Proposed federal electoral divisions for Victoria released

Updated: 19 March 2021

The Redistribution Committee for Victoria today published its report proposing names and boundaries for the state’s federal electoral divisions.

The Chair of the Committee and Electoral Commissioner, Tom Rogers, said the Victorian redistribution was required to enable an increase from 38 to 39 electoral divisions.

“Under the proposal, the boundaries of all but nine of Victoria’s existing electoral divisions would change, the additional division of Hawke would be created and one electoral division would be renamed,” Mr Rogers said.

“Ongoing population growth in parts of Victoria has led the Redistribution Committee to propose a number of substantial changes to some of the state’s electoral division boundaries.”

Proposed boundaries

The proposal would see the following key changes:

  • rearranging boundaries in the low-growth eastern suburbs of Melbourne to more equitably balance the high-growth areas to the south-east and north-west of the city
  • taking high-growth areas out of electoral divisions which exceed the maximum number of electors permitted by the Commonwealth Electoral Act 1918, such as the existing Divisions of Ballarat, Corangamite, La Trobe and Monash
  • altering boundaries in the west of Victoria to accommodate a new electoral division, and to more equitably balance electors in the rural and regional west
  • improving communities of interest where possible.

Mr Rogers said the Committee had been faced with the task of inserting a new electoral division while also bringing all 39 divisions within the allowable numerical tolerance.

Proposed division names

Margaret Tucker

The Committee proposes renaming the Division of Corangamite to Tucker in honour of Margaret (Lilardia) Elizabeth Tucker MBE (1904–1996), a Yorta Yorta woman, for her significant work to create a more equal and understanding society for Aboriginal people.

As a founding member and treasurer of the Australian Aborigines League, Margaret Tucker campaigned in support of citizenship rights for Aboriginal people.

In addition, Margaret Tucker was the first woman appointed to the Victorian Aborigines Welfare Board in 1964 and the first Aboriginal woman to join the Commonwealth’s Ministry of Aboriginal Affairs in 1968. Her leadership and support played a vital role in establishing the Victorian Aboriginal Health Service in 1973.

Margaret Tucker was among the first inductees to the Victorian Honour Roll of Women in 2001.

The Redistribution Committee considers it appropriate to rename an electoral division to Tucker in recognition of a notable Aboriginal person who made significant contributions to Australia.
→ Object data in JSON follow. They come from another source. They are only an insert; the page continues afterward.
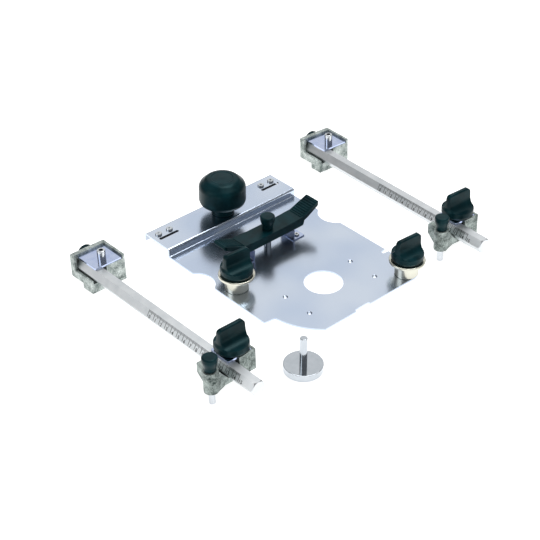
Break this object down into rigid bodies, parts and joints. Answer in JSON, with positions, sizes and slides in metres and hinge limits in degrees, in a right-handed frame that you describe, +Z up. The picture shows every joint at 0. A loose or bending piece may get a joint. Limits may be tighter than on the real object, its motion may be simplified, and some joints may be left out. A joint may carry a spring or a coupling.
{
  "type": "router hole-row guide set",
  "caption": "Sheet-steel router guide plate with raised rear strip, rocker-lifted index pin and clamp knobs, two side stops on graduated hexagonal rods, and a loose centring mandrel.",
  "frame": {"origin": "axis of the cutter opening at the guide plate's underside", "axes": "+Z up, +X along the raised rear strip, +Y from the cutter opening towards the strip"},
  "size_m": [0.443, 0.3384, 0.0709],
  "materials": {
    "plated_sheet": "bright plated, fine satin",
    "black_plastic": "moulded, satin",
    "jaw_plastic": "moulded, smooth",
    "nickel": "nickel plated, polished",
    "die_casting": "blasted die casting",
    "rod_aluminium": "drawn, satin",
    "bright_zinc": "bright zinc, polished",
    "polished_steel": "polished"
  },
  "bodies": {
    "guide": {"guide_plate": "plated_sheet", "rear_knob": "black_plastic", "rear_knob_screw": "polished_steel", "clamp_collar_left": "nickel", "clamp_collar_right": "nickel", "rocker_brackets": "bright_zinc", "bracket_screws": "polished_steel", "index_bush": "polished_steel"},
    "jaw_left": {"guide_jaw_left": "jaw_plastic", "jaw_screws_left": "polished_steel"},
    "clamp_left": {"clamp_knob_left": "black_plastic", "clamp_screw_left": "polished_steel"},
    "jaw_right": {"guide_jaw_right": "jaw_plastic", "jaw_screws_right": "polished_steel"},
    "clamp_right": {"clamp_knob_right": "black_plastic", "clamp_screw_right": "polished_steel"},
    "lever": {"rocker_lever": "black_plastic"},
    "index": {"index_pin": "polished_steel", "index_knob": "black_plastic"},
    "stop_left": {"rod_left": "rod_aluminium", "head_casting_left": "die_casting", "head_plate_left": "bright_zinc", "head_stud_left": "polished_steel"},
    "head_knob_left": {"head_knob_left": "black_plastic"},
    "slider_left": {"slider_casting_left": "die_casting", "slider_plate_left": "bright_zinc"},
    "slider_clamp_left": {"slider_knob_left": "black_plastic", "slider_screw_left": "polished_steel"},
    "stop_pin_left": {"stop_pin_left": "polished_steel", "stop_pin_knob_left": "black_plastic"},
    "stop_right": {"rod_right": "rod_aluminium", "head_casting_right": "die_casting", "head_plate_right": "bright_zinc", "head_stud_right": "polished_steel"},
    "head_knob_right": {"head_knob_right": "black_plastic"},
    "slider_right": {"slider_casting_right": "die_casting", "slider_plate_right": "bright_zinc"},
    "slider_clamp_right": {"slider_knob_right": "black_plastic", "slider_screw_right": "polished_steel"},
    "stop_pin_right": {"stop_pin_right": "polished_steel", "stop_pin_knob_right": "black_plastic"},
    "mandrel": {"mandrel_disc": "polished_steel", "mandrel_pin": "polished_steel"}
  },
  "joints": [
    {"name": "jaw_adjust_left", "type": "slide", "parent": "guide", "child": "jaw_left", "axis": [0, 1, 0], "range_m": [-0.0008, 0.0008]},
    {"name": "clamp_turn_left", "type": "hinge", "parent": "guide", "child": "clamp_left", "pos_m": [-0.0795, 0.058, 0.022], "axis": [0, 0, 1], "range_deg": [-180, 180]},
    {"name": "jaw_adjust_right", "type": "slide", "parent": "guide", "child": "jaw_right", "axis": [0, 1, 0], "range_m": [-0.0008, 0.0008]},
    {"name": "clamp_turn_right", "type": "hinge", "parent": "guide", "child": "clamp_right", "pos_m": [0.0825, -0.0505, 0.022], "axis": [0, 0, 1], "range_deg": [-180, 180]},
    {"name": "lever_tilt", "type": "hinge", "parent": "guide", "child": "lever", "pos_m": [0.0312, 0.095, 0.0167], "axis": [0, 1, 0], "range_deg": [0, 7], "stiffness_Nm_per_rad": 1.2, "springref_deg": -8.59},
    {"name": "index_lift", "type": "slide", "parent": "guide", "child": "index", "axis": [0, 0, 1], "range_m": [0, 0.0046]},
    {"name": "stop_lift_left", "type": "slide", "parent": "guide", "child": "stop_left", "axis": [0, 0, 1], "range_m": [0, 0.12]},
    {"name": "head_knob_turn_left", "type": "hinge", "parent": "stop_left", "child": "head_knob_left", "pos_m": [-0.18115, 0.19974, 0.02089], "axis": [0.0155, 0.9989, -0.0436], "range_deg": [-180, 180]},
    {"name": "slider_travel_left", "type": "slide", "parent": "stop_left", "child": "slider_left", "axis": [0.0155, 0.9989, -0.0436], "range_m": [-0.024, 0.18]},
    {"name": "slider_clamp_turn_left", "type": "hinge", "parent": "slider_left", "child": "slider_clamp_left", "pos_m": [-0.18372, -0.05577, 0.04095], "axis": [0.0007, 0.0436, 0.999], "range_deg": [-180, 180]},
    {"name": "stop_pin_pull_left", "type": "slide", "parent": "slider_left", "child": "stop_pin_left", "axis": [0.0007, 0.0436, 0.999], "range_m": [0, 0.0165], "stiffness_N_per_m": 150, "springref_m": -0.012},
    {"name": "stop_lift_right", "type": "slide", "parent": "guide", "child": "stop_right", "axis": [0, 0, 1], "range_m": [0, 0.12]},
    {"name": "head_knob_turn_right", "type": "hinge", "parent": "stop_right", "child": "head_knob_right", "pos_m": [0.18957, 0.21537, 0.02089], "axis": [0.0711, 0.9965, -0.0436], "range_deg": [-180, 180]},
    {"name": "slider_travel_right", "type": "slide", "parent": "stop_right", "child": "slider_right", "axis": [0.0711, 0.9965, -0.0436], "range_m": [-0.024, 0.18]},
    {"name": "slider_clamp_turn_right", "type": "hinge", "parent": "slider_right", "child": "slider_clamp_right", "pos_m": [0.17245, -0.04433, 0.04116], "axis": [0.0031, 0.0435, 0.999], "range_deg": [-180, 180]},
    {"name": "stop_pin_pull_right", "type": "slide", "parent": "slider_right", "child": "stop_pin_right", "axis": [0.0031, 0.0435, 0.999], "range_m": [0, 0.0165], "stiffness_N_per_m": 150, "springref_m": -0.012},
    {"name": "mandrel_lift", "type": "slide", "parent": "guide", "child": "mandrel", "axis": [0, 0, 1], "range_m": [0, 0.1]}
  ],
  "couplings": [
    {"joint": "index_lift", "follows": "lever_tilt", "m_per_rad": 0.0372}
  ]
}
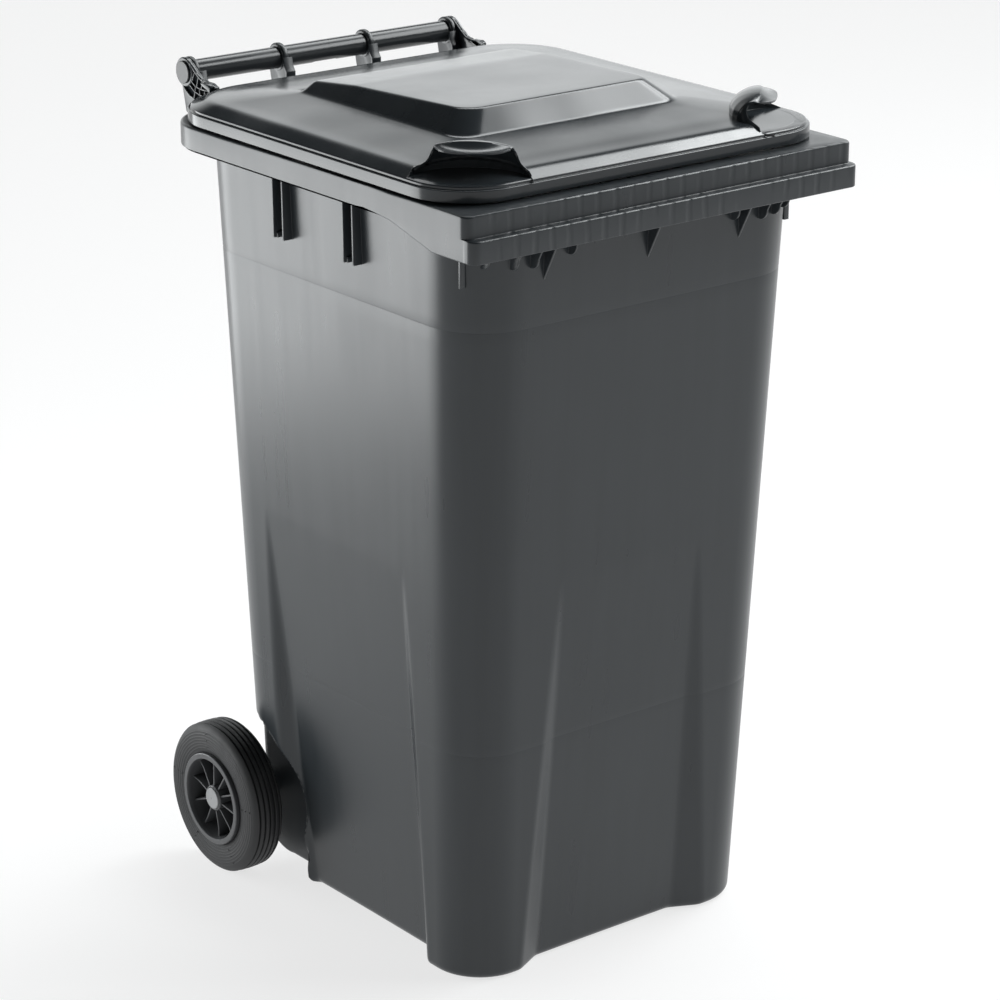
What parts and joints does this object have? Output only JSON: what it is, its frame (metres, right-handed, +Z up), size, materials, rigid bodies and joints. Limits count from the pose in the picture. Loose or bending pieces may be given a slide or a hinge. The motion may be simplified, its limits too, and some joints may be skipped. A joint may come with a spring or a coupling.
{
  "type": "wheelie bin",
  "caption": "Two-wheeled plastic refuse bin with a tapering container, comb lip, rear handle tube, hinged lid with corner grips, and free-spinning spoked wheels with rubber tyres.",
  "frame": {"origin": "on the ground, under the middle of the closed bin's bounding box", "axes": "+Z up, -Y towards the front with the comb lip, +X to the right of someone facing the front"},
  "size_m": [0.58, 0.709, 1.055],
  "materials": {
    "container_plastic": "fine moulded grain, semi-matt polyethylene",
    "lid_plastic": "fine moulded grain, semi-matt polyethylene",
    "tube_plastic": "smooth extruded tube, light sheen",
    "pin_plastic": "smooth",
    "axle_steel": "zinc-plated, turned",
    "bearing_plastic": "smooth",
    "wheel_plastic": "smooth injection-moulded",
    "tyre": "solid rubber, fine concentric lines",
    "cap_plastic": "smooth",
    "spring_steel": "bright wire"
  },
  "bodies": {
    "bin": {"body": "container_plastic", "handle_tube": "tube_plastic", "hinge_pin_left": "pin_plastic", "hinge_pin_right": "pin_plastic", "axle": "axle_steel", "axle_spacer_left": "bearing_plastic", "axle_spacer_right": "bearing_plastic"},
    "lid": {"lid": "lid_plastic"},
    "wheel_left": {"wheel_rim_left": "wheel_plastic", "tyre_left": "tyre", "hub_cap_left": "cap_plastic", "axle_bush_left": "bearing_plastic", "lock_pin_left": "axle_steel", "lock_spring_left": "spring_steel"},
    "wheel_right": {"wheel_rim_right": "wheel_plastic", "tyre_right": "tyre", "hub_cap_right": "cap_plastic", "axle_bush_right": "bearing_plastic", "lock_pin_right": "axle_steel", "lock_spring_right": "spring_steel"}
  },
  "joints": [
    {"name": "lid_hinge", "type": "hinge", "parent": "bin", "child": "lid", "pos_m": [0, 0.336, 1.025], "axis": [-1, 0, 0], "range_deg": [0, 270]},
    {"name": "wheel_left_spin", "type": "hinge", "parent": "bin", "child": "wheel_left", "pos_m": [0, 0.2135, 0.1], "axis": [1, 0, 0], "continuous": true},
    {"name": "wheel_right_spin", "type": "hinge", "parent": "bin", "child": "wheel_right", "pos_m": [0, 0.2135, 0.1], "axis": [1, 0, 0], "continuous": true}
  ]
}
The Committee observed that the existing Division of Corangamite is proposed to contract significantly, with the portion of the Surf Coast included to be greatly reduced, noting that it has been some years since the electoral division included both Lake Corangamite and the Corangamite Shire.

Bob Hawke

The proposed new Division of Hawke is named in honour of the Hon. Robert James Lee Hawke AC (1929–2019), Prime Minister of Australia from 1983 to 1991.

This is consistent with the guideline for naming federal electoral divisions, which says that when new electoral divisions are created the names of former Prime Ministers should be considered.


The consultative nature of the redistribution process continues, with individuals and organisations now able to lodge objections to the Committee’s proposed divisions.

Written objections must be lodged no later than 6pm (AEST) on Friday 16 April 2021. The best way to lodge an objection is online. Objections can also be submitted via:

  • Email –
  • Post – The Australian Electoral Commission (Att: Redistribution Secretariat), GPO Box 768, Melbourne VIC 3001
  • Fax – 03 6293 7664.

All objections received by the deadline will be available for public inspection on the AEC website and at Urban Workshop, Level 1, 50 Lonsdale Street, Melbourne (business hours only) from Monday 19 April 2021.

Comments on the objections will then be accepted until 6pm (AEST) on Friday 30 April 2021.

All comments on objections received by the deadline will also be made available for public inspection from Monday 3 May 2021.